Mr Kerin, who acts on behalf of owners corporations in defects claims, says there are probably 38,000 people in NSW alone who live in an apartment building newer than three years and are affected by defects. The NSW Supreme Court is dealing with dozens of cases over defects, with many more in local courts and tribunals.
He said these recent decisions would have a major impact on the future rights of non-residential apartments in NSW, and could impact cases in other states. While residential apartments have the benefit of statutory warranty periods, non-residential apartments rely on negligence claims. “They’re serviced apartments, hotels, anything that doesn't have owners living in them, they don’t have statutory warranties and they can’t sue for negligence, so they have no recourse.”
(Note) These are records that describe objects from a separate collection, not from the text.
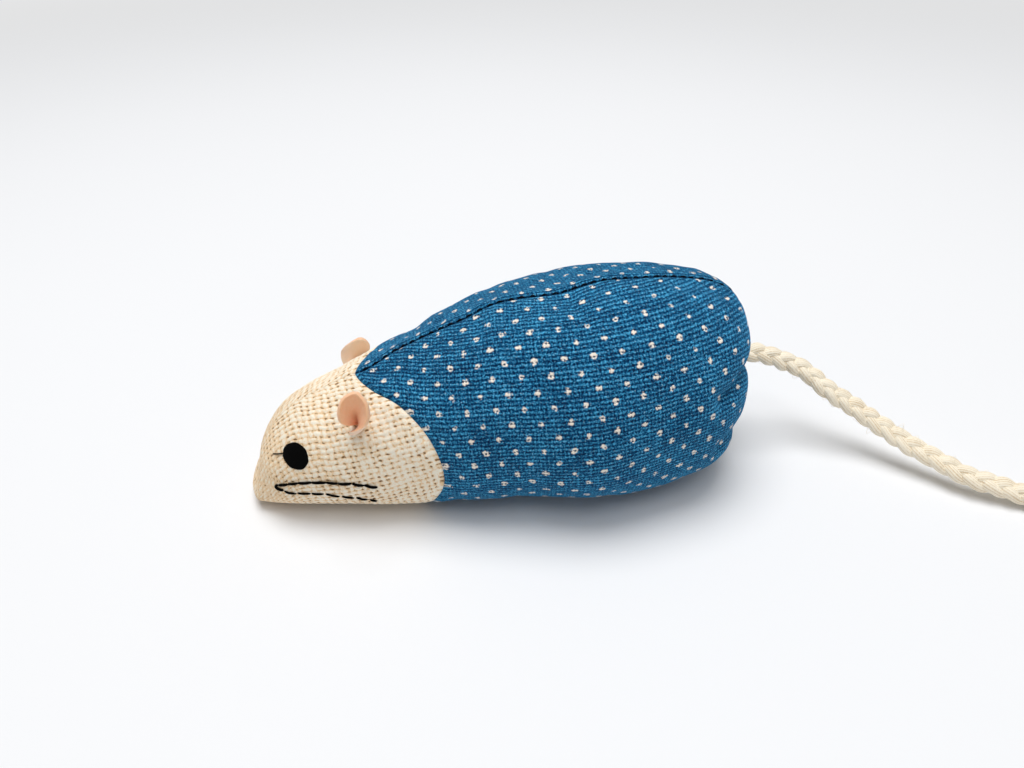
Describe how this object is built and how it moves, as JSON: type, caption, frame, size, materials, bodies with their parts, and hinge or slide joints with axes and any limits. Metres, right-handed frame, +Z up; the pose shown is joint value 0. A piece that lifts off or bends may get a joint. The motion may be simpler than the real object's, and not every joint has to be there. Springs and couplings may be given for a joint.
{
  "type": "stuffed mouse toy",
  "caption": "Stuffed fabric mouse toy with a dotted cloth body, plain woven head, felt ears, stitched eyes and cheeks, and a braided rope tail that lies on the ground.",
  "frame": {"origin": "on the ground, under the middle of the body's box, which leaves the rope tail out", "axes": "+X from the nose to the rump, where the tail leaves; +Y towards the mouse's right side; +Z up"},
  "size_m": [0.2217, 0.0901, 0.0482],
  "materials": {
    "blue_cloth": "plain-woven cotton in a deep sea blue with small printed cream dots, matt",
    "cream_cloth": "coarse cream and tan plain weave, matt",
    "fibre": "white polyester fibre filling, loose and fluffy",
    "ear_felt": "peach felt, soft and matt with a short nap",
    "black_thread": "black embroidery thread with a slight sheen",
    "navy_thread": "dark blue sewing thread",
    "cream_thread": "cream sewing thread",
    "rope": "cream cotton rope, braided from strands of fine parallel yarns, matt"
  },
  "bodies": {
    "mouse": {"body_panel_left": "blue_cloth", "body_panel_right": "blue_cloth", "head_panel_left": "cream_cloth", "head_panel_right": "cream_cloth", "stuffing": "fibre", "eye_left": "black_thread", "eye_right": "black_thread", "cheek_stitch_left": "black_thread", "cheek_stitch_right": "black_thread", "back_seam_thread": "navy_thread", "belly_seam_thread": "navy_thread", "neck_seam_thread": "navy_thread", "head_seam_thread": "cream_thread", "tail_root": "rope"},
    "ear_left": {"ear_left": "ear_felt"},
    "ear_right": {"ear_right": "ear_felt"},
    "tail": {"tail_rope": "rope", "tail_knot": "rope"}
  },
  "joints": [
    {"name": "tail_swing", "type": "hinge", "parent": "mouse", "child": "tail", "pos_m": [0.0613, 0, 0.0242], "axis": [0, 0, 1], "range_deg": [-60, 85]},
    {"name": "ear_left_flap", "type": "hinge", "parent": "mouse", "child": "ear_left", "pos_m": [-0.03167, -0.01384, 0.02784], "axis": [0.9343, -0.2951, 0.1999], "range_deg": [-35, 60], "stiffness_Nm_per_rad": 0.0008},
    {"name": "ear_right_flap", "type": "hinge", "parent": "mouse", "child": "ear_right", "pos_m": [-0.03335, 0.01626, 0.02355], "axis": [-0.9479, -0.2994, -0.1085], "range_deg": [-20, 60], "stiffness_Nm_per_rad": 0.0008}
  ]
}
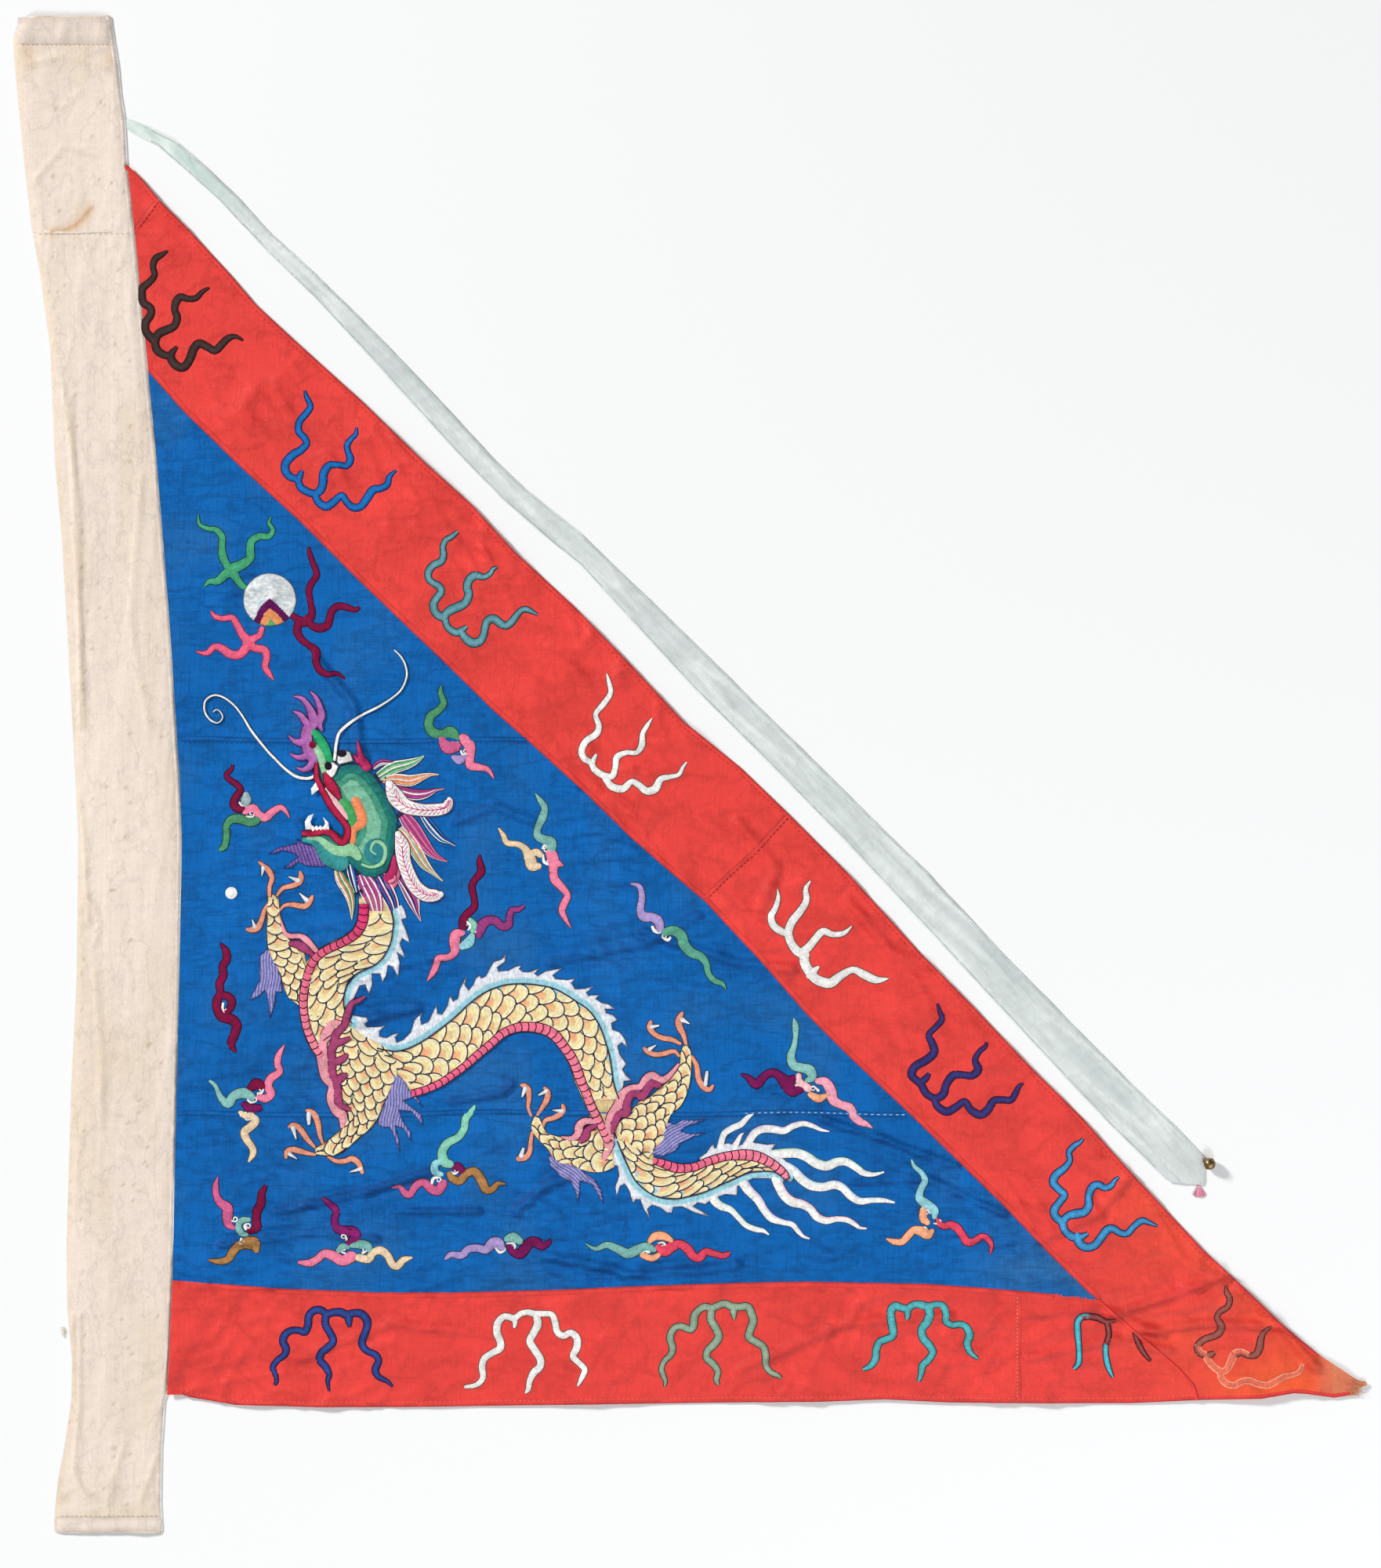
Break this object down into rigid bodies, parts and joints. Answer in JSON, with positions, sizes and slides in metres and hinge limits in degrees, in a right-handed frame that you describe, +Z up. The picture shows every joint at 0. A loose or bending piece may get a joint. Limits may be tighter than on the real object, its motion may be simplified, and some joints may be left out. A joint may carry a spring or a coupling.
{
  "type": "dragon banner",
  "caption": "Triangular dragon banner of embroidered blue silk with a red border, a pole sleeve, and a ribbon streamer carrying a bell and a tassel.",
  "frame": {"origin": "centre of the bounding box's underside, on the floor the banner lies on", "axes": "+Z up out of the embroidered face; +Y up along the pole sleeve, towards its closed end; +X from the sleeve towards the banner's tip"},
  "size_m": [1.728, 1.936, 0.015],
  "materials": {
    "sleeve_cotton": "plain undyed cotton, creased and lightly stained",
    "red_silk": "thin plain silk, faded to orange at the tip",
    "blue_silk": "thin plain silk with a soft sheen",
    "embroidery": "satin-stitched silk floss in shaded colours with couched dark outlines",
    "white_floss": "satin-stitched cream and white silk floss",
    "streamer_silk": "very thin pale green silk ribbon, folded and creased",
    "brass": "tarnished",
    "iron_shot": "dull",
    "pink_floss": "loose silk floss"
  },
  "bodies": {
    "sleeve": {"sleeve_back": "sleeve_cotton", "sleeve_front_upper": "sleeve_cotton", "sleeve_front_lower": "sleeve_cotton", "sleeve_fold_edge": "sleeve_cotton", "sleeve_seam_edge": "sleeve_cotton", "sleeve_top_hem": "sleeve_cotton", "sleeve_bottom_hem": "sleeve_cotton", "border_fly_top": "red_silk", "hoist_strip_red": "red_silk", "hoist_strip_blue": "blue_silk", "hoist_scroll": "embroidery"},
    "field": {"blue_panel_top": "blue_silk", "blue_panel_middle": "blue_silk", "blue_panel_bottom": "blue_silk", "border_fly_upper": "red_silk", "border_fly_lower": "red_silk", "border_foot_inner": "red_silk", "border_foot_outer": "red_silk", "dragon_body": "white_floss", "dragon_belly": "embroidery", "dragon_crest": "white_floss", "dragon_head": "embroidery", "dragon_mouth": "embroidery", "dragon_eyes": "white_floss", "dragon_teeth": "white_floss", "dragon_horns": "white_floss", "dragon_mane": "embroidery", "dragon_whiskers": "white_floss", "dragon_nose_crest": "embroidery", "dragon_beard": "embroidery", "dragon_leg_flames": "embroidery", "dragon_leg_hair": "embroidery", "dragon_toes": "embroidery", "dragon_talons": "white_floss", "dragon_tail_plumes": "white_floss", "pearl": "white_floss", "pearl_flames": "embroidery", "white_star": "white_floss", "cloud_tails": "embroidery", "cloud_curls": "white_floss", "fly_border_scrolls": "embroidery", "foot_border_scrolls": "embroidery"},
    "streamer_near": {"streamer_upper": "streamer_silk"},
    "streamer_end": {"streamer_lower": "streamer_silk", "bell_thread": "pink_floss", "tassel_thread": "pink_floss"},
    "bell": {"bell_cap": "brass", "bell_bowl": "brass", "bell_loop": "brass"},
    "pellet": {"bell_pellet": "iron_shot"},
    "tassel": {"tassel_head": "pink_floss", "tassel_skirt": "pink_floss"}
  },
  "joints": [
    {"name": "field_fold", "type": "hinge", "parent": "sleeve", "child": "field", "pos_m": [-0.644, -0.08, 0.005], "axis": [0.0325, -0.9995, 0], "range_deg": [0, 170]},
    {"name": "streamer_swing", "type": "hinge", "parent": "sleeve", "child": "streamer_near", "pos_m": [-0.711, 0.827, 0.0004], "axis": [0, 0, 1], "range_deg": [0, 110]},
    {"name": "streamer_fold", "type": "hinge", "parent": "streamer_near", "child": "streamer_end", "pos_m": [-0.1, 0.246, 0.0015], "axis": [-0.7071, -0.7071, 0], "range_deg": [0, 165]},
    {"name": "bell_swing", "type": "hinge", "parent": "streamer_end", "child": "bell", "pos_m": [0.655, -0.4915, 0.0032], "axis": [-0.5736, -0.8192, 0], "range_deg": [0, 90]},
    {"name": "pellet_slide", "type": "slide", "parent": "bell", "child": "pellet", "axis": [1, 0, 0], "range_m": [-0.001, 0.001]},
    {"name": "tassel_swing", "type": "hinge", "parent": "streamer_end", "child": "tassel", "pos_m": [0.6505, -0.521, 0.002], "axis": [0, 0, 1], "range_deg": [-25, 25]}
  ]
}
“That’s bad. The builders can do what they like.”
Brookfield Multiplex has been on the front foot in challenging defect claims in recent years, after announcing it was no longer building apartments in NSW due to an expensive litigation tail that was wiping out its profits.
George Kostas, managing director construction and development for Brookfield Multiplex Australasia, says Brookfield Multiplex had built 60 residential buildings in NSW worth $2.5 billion, and all of them had been subject to defect claims.
“I don’t accept that was the case,” Mr Kostas told The Australian.
He called for clearer definitions of defects to give developers more certainty, arguing litigation was forcing builders out of doing business in New South Wales.
Kerin says Brookfield Multiplex was taking a more adversorial approach to the detriment of apartment owners.
“Brookfield Multiplex’s approach is to focus on technical points of law rather than rectifying the defects or improving building quality practice,” Kerin says.